The next piece, choreographed by Brown and performed by New York City dancer Beatrice Capote, was titled “Miss Universe,” and began with an accordingly stunning visual. In the pitch black theatre, Capote stood slowly revolving over a small globular projector that lit up the inside of her thin white hoop skirt with patterns of stars. But as the theatre filled with light and the music changed, Capote stepped out of the skirt and shifted swiftly from the delicate revolving motion to an energetic and lithe freedom of movement that was richly satisfying to watch. She vacillated several times between this fulfilling motion and contrasting measured and careful quality as she focused on the skirt or the black star globe. At one point, while dancing with the skirt on, the audience was left waiting for her to abandon the hindered motion the skirt allowed and to leap out into freedom again. This contrast suggested a struggle between the inner forces and passions we all possess, and the controlled, proper image that we desire to show the world, and this work certainly hinted at the depths of possibility within.

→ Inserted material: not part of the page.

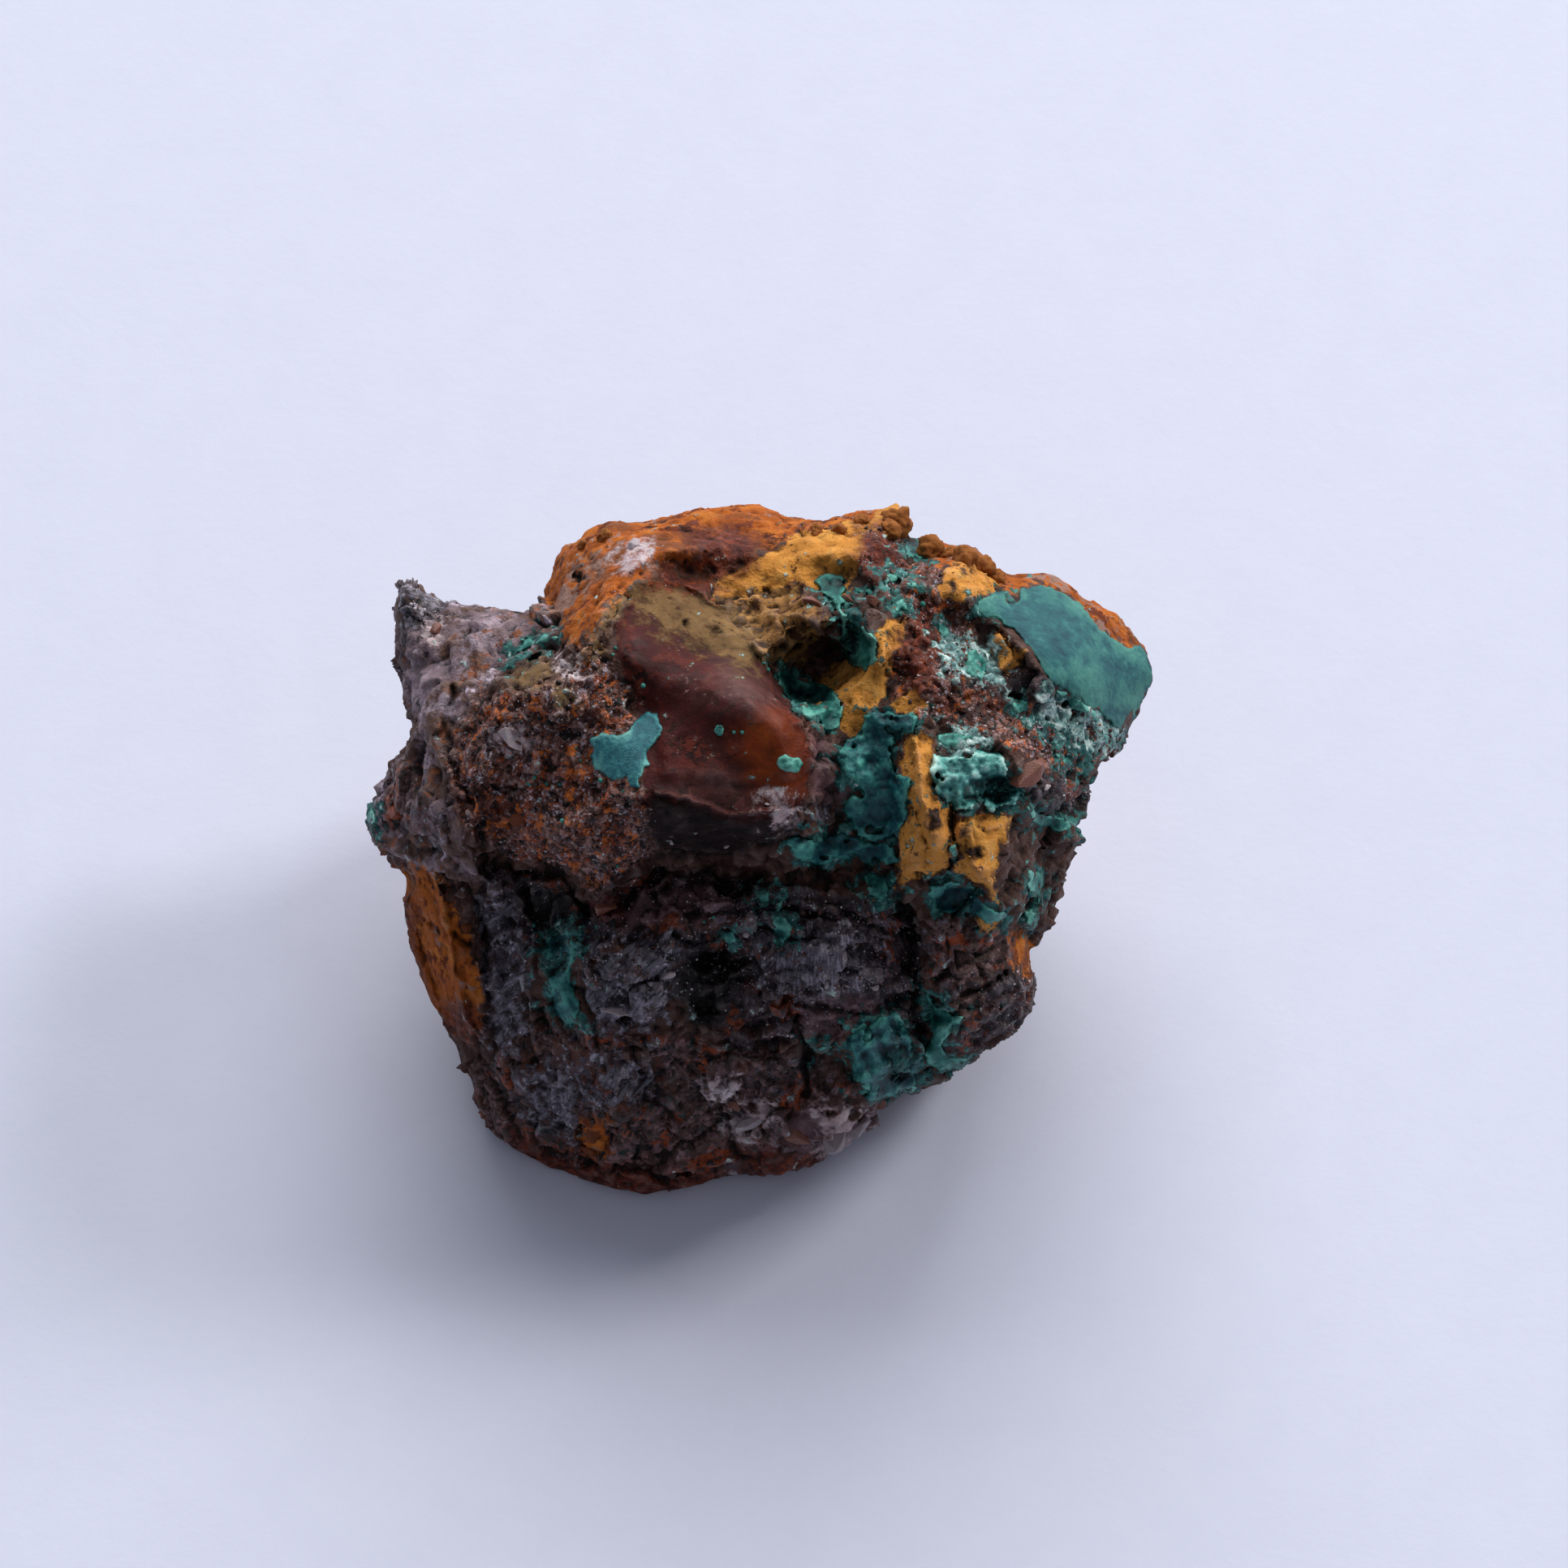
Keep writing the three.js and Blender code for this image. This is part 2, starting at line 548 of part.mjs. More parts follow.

“The Life and Times” by Van Dyke was a stirring duet between Besaw and Swindell, who portrayed the progression of a relationship between a man and a woman. The piece was elegantly framed by parallel movements in the beginning and end. At first the couple stood in separate, distanced spotlights, sliding back and forth in sync to the music, but the piece closed with them sharing one spotlight, Besaw behind Swindell as she held up her left hand at a right angle to frame his face. Within the narrative of their interaction, their respective movement qualities revealed the personalities of their characters while also complementing each other in moments of embrace or contact. It seemed to be a story of mutual support and understanding that withstood the challenges of time and conflict.

The ending piece of the evening was “Interiors,” a work-in-progress by Brown. Opening with shy body language and the quiet sound of her singing, Brown evoked a young and unsure individual who gradually gained comfort with the stage and found her voice — a moment marked by a burst of confidence in her movement and a shift to orange lighting. Yet in the midst of this self-discovery she found loneliness and fear as sounds of whispers and voices flooded the theatre and Brown whispered, “Is anybody here?” over and over again. The audience discovered a cause of her distress as the audio clip played, “An unarmed teenager was shot and killed today,” and as she pointed two fingers in the shape of a gun towards the door. Her motion and the sound changed to qualities of defiance and strength as the words, “I’m gonna dance my God-damned dance” reverberated through the theatre, and the audience felt Brown’s power and the will to find her own truth amidst all of the voices and confusion of a seemingly unjust reality through her body and expressions.

NC Dances VT presented a wide variety of choreography and artistic expression, and it is clear that all had a strong message to convey to the audience, though what that message was may have been different to each person. Such is the nature of experiencing dance.